Em exemplo de ruptura, o Culture Jamming surge como ativismo organizativo que se propõe a combater o bombardeio propagandístico das (in)corporações consumistas por meio de uma guerrilha semiótica. Trata-se da tentativa do corpo social informar à Máquina sobre a necessidade de desarticular as significações do poder econômico que colonizam o processo de reprodução social.

Apresenta-se, nesta reflexão, a possibilidade de um estudo da semiologia do poder do consumidor para neutralizar, por meio da pesquisa jurídica, a ideologia impregnada no direito do consumidor. Neste contexto, a semiótica assume papel decisivo na ciência jurídica, informando-a sobre a exteriorização significativa da realidade, ou seja, aquilo que a Máquina objetal não consegue enxergar. 

O consumidor, então, possuiria – antes do elogio à loucura de Belchior ou do aéreo otimismo de Benjamin – o direito de não ser consumido. Trata-se da construção de um conceito de não-consumidor, ou seja, habilitar a Máquina à promoção da necessidade e – por que não? – do conforto para o ser humano. A não-identidade do consumidor só pode ser posta em prática pela abertura do direito de dizer o direito (FISCHER-LESCANO, 2017).

REFERÊNCIAS

FISCHER-LESCANO, Andreas. Força de direito. 1. ed. Rio de Janeiro: Lumen Juris, 2017.

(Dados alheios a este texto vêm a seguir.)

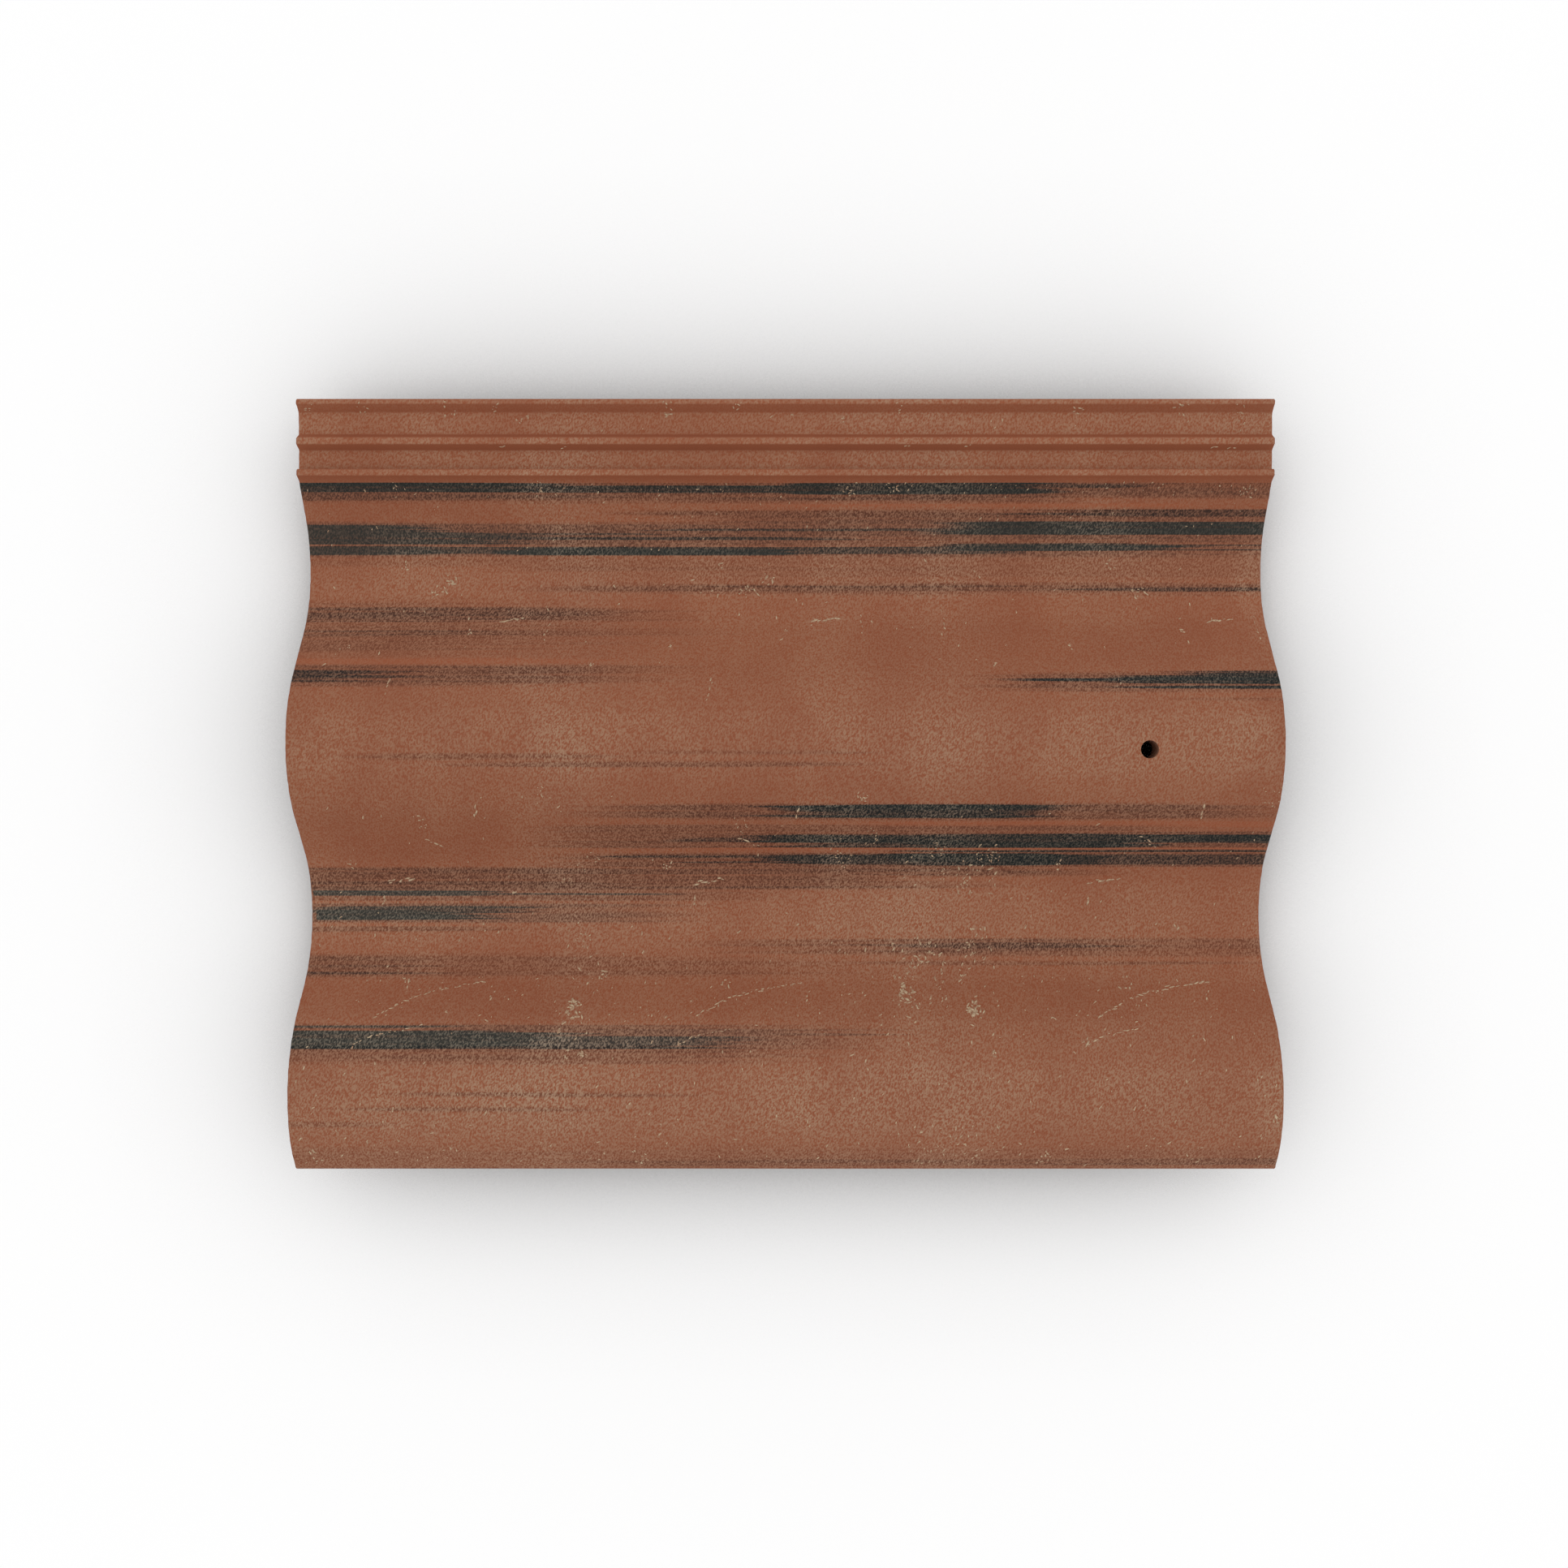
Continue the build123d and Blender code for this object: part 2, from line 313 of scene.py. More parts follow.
STROKES: tuple[Stroke, ...] = (
    # At the foot of the inner rib.
    charcoal(126.7, 130.3, TAIL, -118, 1, 40, 1.0, 0.4, 0.1),
    charcoal(126.5, 129.3, -150, 20, 30, 30, 1.0, 0.4, 0.3),
    charcoal(125.6, 130.3, 10, 95, 20, 45, 1.0, 0.5, 0.1),
    charcoal(128.2, 129.8, 90, 140, 20, 50, 0.8, 0.3, 0.2),
    haze(124.6, 130.3, 100, HEAD, 30, 1, 1.0, 1.2, 0.2),
    haze(123.0, 127.2, TAIL, 110, 1, 40, 1.25, 2.0, 0.5),
    haze(129.0, 130.3, -110, 0, 10, 10, 0.8, 0.3, 0.1),
    clean(120.8, 122.2, 10, 150, 40, 60, 0.6, 0.5, 0.5),
    # The pair on the slope up to the underlock.
    charcoal(116.9, 119.8, 140, HEAD, 90, 1, 0.75, 0.6, 0.4),
    haze(117.0, 119.8, -40, 150, 50, 20, 0.9, 0.8, 0.5),
    charcoal(109.5, 115.2, 98, HEAD, 60, 1, 1.0, 0.4, 0.6),
    charcoal(111.3, 112.4, -30, 90, 60, 20, 0.85, 0.15, 0.15),
    haze(106.5, 119.5, 10, HEAD, 90, 1, 1.05, 2.0, 1.4),
    charcoal(105.6, 113.9, TAIL, -190, 1, 75, 0.95, 0.3, 0.9),
    charcoal(105.6, 110.8, TAIL, -165, 1, 100, 0.95, 0.3, 0.6),
    charcoal(107.6, 108.8, -140, 10, 40, 60, 0.95, 0.15, 0.15),
    charcoal(109.6, 110.5, -140, -80, 40, 60, 0.8, 0.15, 0.15),
    haze(104.8, 114.5, TAIL, -20, 1, 120, 1.1, 1.2, 1.6),
    charcoal(101.1, 105.2, TAIL, -165, 1, 40, 0.95, 0.6, 0.3),
    charcoal(100.8, 104.6, -105, -8, 50, 30, 1.0, 0.6, 0.4),
    charcoal(101.6, 104.8, TAIL, 90, 1, 40, 0.85, 0.8, 0.4),
    charcoal(102.8, 106.2, 78, 155, 30, 50, 1.0, 0.4, 0.4),
    charcoal(105.0, 105.7, 130, HEAD, 20, 1, 0.9, 0.2, 0.2),
    charcoal(103.0, 103.7, 130, HEAD, 20, 1, 0.85, 0.2, 0.2),
    haze(100.2, 107.4, TAIL, HEAD, 1, 1, 0.85, 1.2, 1.2),
    haze(93.6, 97.4, -90, 70, 60, 60, 0.45, 2.0, 2.0),
    haze(89.5, 100.5, -40, HEAD, 90, 1, 0.32, 3.0, 2.0),
    haze(96.5, 101.0, TAIL, -60, 1, 60, 0.32, 1.5, 0.8),
    haze(84.0, 88.8, -50, HEAD, 90, 1, 0.92, 2.0, 1.2),
    charcoal(86.7, 87.9, -20, 90, 60, 60, 0.5, 0.4, 0.3),
    charcoal(84.9, 86.8, 150, HEAD, 60, 1, 0.7, 0.6, 0.5),
    # On the last pan's other side and the inner roll.
    haze(57.0, 80.0, TAIL, -160, 1, 120, 0.68, 4.0, 3.5),
    haze(70.3, 78.2, TAIL, -130, 1, 110, 1.38, 2.4, 2.2),
    charcoal(74.2, 75.6, TAIL, -150, 1, 60, 0.55, 0.7, 0.7),
    charcoal(70.9, 72.0, -190, -120, 20, 60, 0.4, 0.5, 0.5),
    haze(64.6, 68.0, TAIL, -120, 1, 120, 1.35, 2.0, 1.6),
    haze(59.6, 61.4, TAIL, -150, 1, 60, 0.6, 1.0, 1.0),
    charcoal(44.0, 49.6, TAIL, -200, 1, 80, 0.85, 1.4, 0.8),
    haze(42.6, 51.4, TAIL, -130, 1, 100, 1.0, 1.8, 0.6),
    haze(50.0, 51.4, TAIL, -80, 1, 60, 0.8, 0.4, 0.3),
    clean(52.2, 54.4, TAIL, -110, 1, 60, 0.5, 0.6, 0.6),
    charcoal(43.0, 48.6, 185, HEAD, 45, 1, 1.0, 0.4, 1.2),
    charcoal(43.2, 47.0, 150, HEAD, 35, 1, 1.0, 0.4, 0.8),
    charcoal(44.0, 45.6, 112, 170, 38, 20, 1.0, 0.3, 0.4),
    charcoal(40.7, 42.3, 165, HEAD, 50, 1, 1.0, 0.5, 0.3),
    haze(40.0, 47.8, 120, HEAD, 50, 1, 0.9, 1.2, 1.2),
    haze(36.0, 37.2, 180, HEAD, 30, 1, 0.5, 0.6, 0.6),
    haze(11.0, 13.6, -160, -90, 40, 40, 0.55, 1.0, 1.0),
    haze(7.8, 10.4, -110, 0, 50, 50, 0.65, 0.8, 0.8),
    haze(13.0, 15.0, -50, 20, 30, 30, 0.4, 0.7, 0.7),
    # Below the inner roll, the long dark pair.
    charcoal(-14.1, -8.0, 35, 90, 70, 60, 1.0, 0.4, 0.5),
    charcoal(-11.6, -8.4, 15, 98, 50, 45, 1.0, 0.4, 0.4),
    charcoal(-14.0, -12.4, 12, 98, 50, 40, 0.9, 0.3, 0.3),
    charcoal(-11.4, -10.0, 110, 150, 30, 50, 0.45, 0.4, 0.4),
    haze(-14.6, -7.8, -40, 165, 60, 60, 1.0, 0.9, 0.9),
    clean(-18.0, -15.6, 60, HEAD, 60, 1, 0.6, 0.6, 0.6),
    haze(-20.8, -17.0, -70, 130, 50, 60, 0.8, 0.7, 0.9),
    charcoal(-27.4, -21.0, 65, 140, 40, 30, 1.0, 0.4, 0.5),
    charcoal(-25.4, -21.3, 5, HEAD, 60, 1, 1.0, 0.4, 0.4),
    charcoal(-24.8, -22.6, -40, 0, 40, 20, 0.75, 0.6, 0.6),
    charcoal(-27.3, -25.2, 20, 155, 60, 20, 0.9, 0.3, 0.5),
    haze(-27.4, -20.0, -70, HEAD, 60, 1, 1.0, 0.6, 0.8),
    clean(-28.0, -27.3, -20, 200, 40, 30, 0.9, 0.2, 0.2),
    charcoal(-29.5, -28.4, 60, HEAD, 40, 1, 0.9, 0.3, 0.3),
    charcoal(-35.6, -29.9, 60, 110, 40, 30, 1.0, 0.4, 0.5),
    charcoal(-35.4, -30.6, 15, 120, 50, 50, 0.95, 0.4, 0.5),
    charcoal(-35.3, -30.4, 110, HEAD, 40, 1, 0.8, 0.6, 0.6),
    charcoal(-31.9, -30.9, -70, 10, 30, 20, 0.8, 0.3, 0.3),
    charcoal(-34.5, -33.5, -40, 10, 30, 20, 0.8, 0.3, 0.3),
    clean(-33.3, -32.8, -30, 50, 30, 30, 1.0, 0.2, 0.2),
    haze(-36.4, -29.8, -60, HEAD, 60, 1, 1.0, 0.6, 0.6),
    haze(-40.2, -36.6, TAIL, 90, 1, 80, 1.15, 1.2, 1.0),
    haze(-42.6, -39.8, TAIL, 20, 1, 60, 1.0, 0.9, 0.9),
    haze(-46.8, -42.0, TAIL, 10, 1, 110, 1.25, 1.2, 1.0),
    # In the middle pan.
    charcoal(-49.3, -46.9, -208.6, -145, 1, 50, 1.0, 0.3, 0.3),
    charcoal(-49.0, -48.0, -160, -70, 20, 50, 0.85, 0.15, 0.15),
    haze(-51.5, -46.0, TAIL, -60, 1, 80, 0.75, 0.8, 0.6),
    charcoal(-60.2, -55.4, -207.5, -165, 1, 70, 1.0, 0.4, 0.6),
    charcoal(-57.4, -53.8, -200, -140, 20, 80, 0.9, 0.5, 0.6),
    haze(-61.5, -52.8, TAIL, -90, 1, 70, 0.9, 0.8, 0.6),
    haze(-65.4, -63.0, TAIL, -150, 1, 50, 0.7, 0.7, 0.7),
    charcoal(-73.2, -69.6, 70, 120, 70, 60, 0.62, 0.9, 0.7),
    charcoal(-74.6, -72.8, 60, 90, 50, 60, 0.42, 0.5, 0.5),
    haze(-75.2, -68.4, 50, 140, 70, 60, 0.95, 2.0, 1.2),
    haze(-75.2, -68.4, 20, HEAD, 90, 40, 0.65, 2.0, 1.4),
    charcoal(-80.8, -79.2, TAIL, -180, 1, 70, 0.5, 0.7, 0.7),
    charcoal(-83.3, -81.6, TAIL, -185, 1, 80, 0.65, 0.8, 0.8),
    haze(-84.2, -75.2, TAIL, -190, 1, 80, 0.9, 1.4, 1.8),
    haze(-84.2, -75.2, TAIL, -60, 1, 130, 0.55, 1.4, 2.0),
    haze(-79.4, -77.6, 60, 170, 60, 60, 0.6, 0.8, 0.8),
    # Beside the roll at the overlock.
    charcoal(-111.5, -104.4, TAIL, -135, 1, 90, 1.0, 0.2, 0.6),
    charcoal(-111.6, -110.6, TAIL, -60, 1, 70, 0.95, 0.15, 0.2),
    charcoal(-107.3, -106.5, -150, -40, 40, 60, 0.8, 0.2, 0.2),
    charcoal(-103.5, -102.5, TAIL, -160, 1, 50, 0.9, 0.3, 0.3),
    charcoal(-111.3, -106.2, -130, -70, 20, 100, 0.88, 0.3, 1.0),
    charcoal(-106.8, -105.2, -60, 20, 30, 50, 0.38, 0.5, 0.5),
    clean(-104.3, -103.7, TAIL, -150, 1, 50, 0.8, 0.2, 0.2),
    haze(-112.0, -102.3, TAIL, -50, 1, 120, 1.0, 0.6, 1.2),
    haze(-117.2, -111.4, TAIL, -40, 1, 70, 0.75, 2.2, 0.5),
    haze(-130.9, -128.8, -140, -60, 40, 40, 0.6, 1.0, 1.0),
    haze(-137.2, -135.0, -170, -100, 30, 40, 0.6, 1.0, 1.0),
    haze(-144.0, -142.0, TAIL, -180, 1, 30, 0.55, 1.0, 1.0),
    haze(-162.8, -158.8, -60, HEAD, 90, 1, 0.85, 1.0, 1.4),
    haze(-165.5, -154.0, TAIL, HEAD, 1, 1, 0.32, 0.5, 3.5),
    charcoal(-165.5, -164.2, TAIL, -130, 1, 40, 0.6, 0.1, 0.3),
    # The dust on the charcoal.
    veil(125.0, 131.0, TAIL, HEAD, 1, 1, 0.35, 1.0, 0.1),
    veil(100.0, 115.5, TAIL, -120, 1, 60, 0.6, 1.0, 1.0),
    veil(99.5, 116.5, -60, HEAD, 60, 1, 0.5, 1.0, 1.0),
    veil(-50.0, -46.0, TAIL, -60, 1, 80, 1.0, 1.0, 1.0),
    veil(-61.5, -52.5, TAIL, -90, 1, 60, 0.75, 1.0, 1.0),
    veil(-110.4, -101.5, TAIL, 0, 1, 60, 0.75, 0.3, 1.0),
)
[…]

LOWY, Michael. A revolução é o freio de emergência: a atualidade político-ecológica de Walter Benjamin. In: LOWY, Michael; BENSAID, Daniel. Centelhas: marxismo e revolução no século XXI. São Paulo: Boitempo, 2017.

WARAT, Luis Alberto. A digna voz da majestade: linguística e argumentação jurídica, textos didáticos. Florianópolis: Fundação Boiteux, 2009.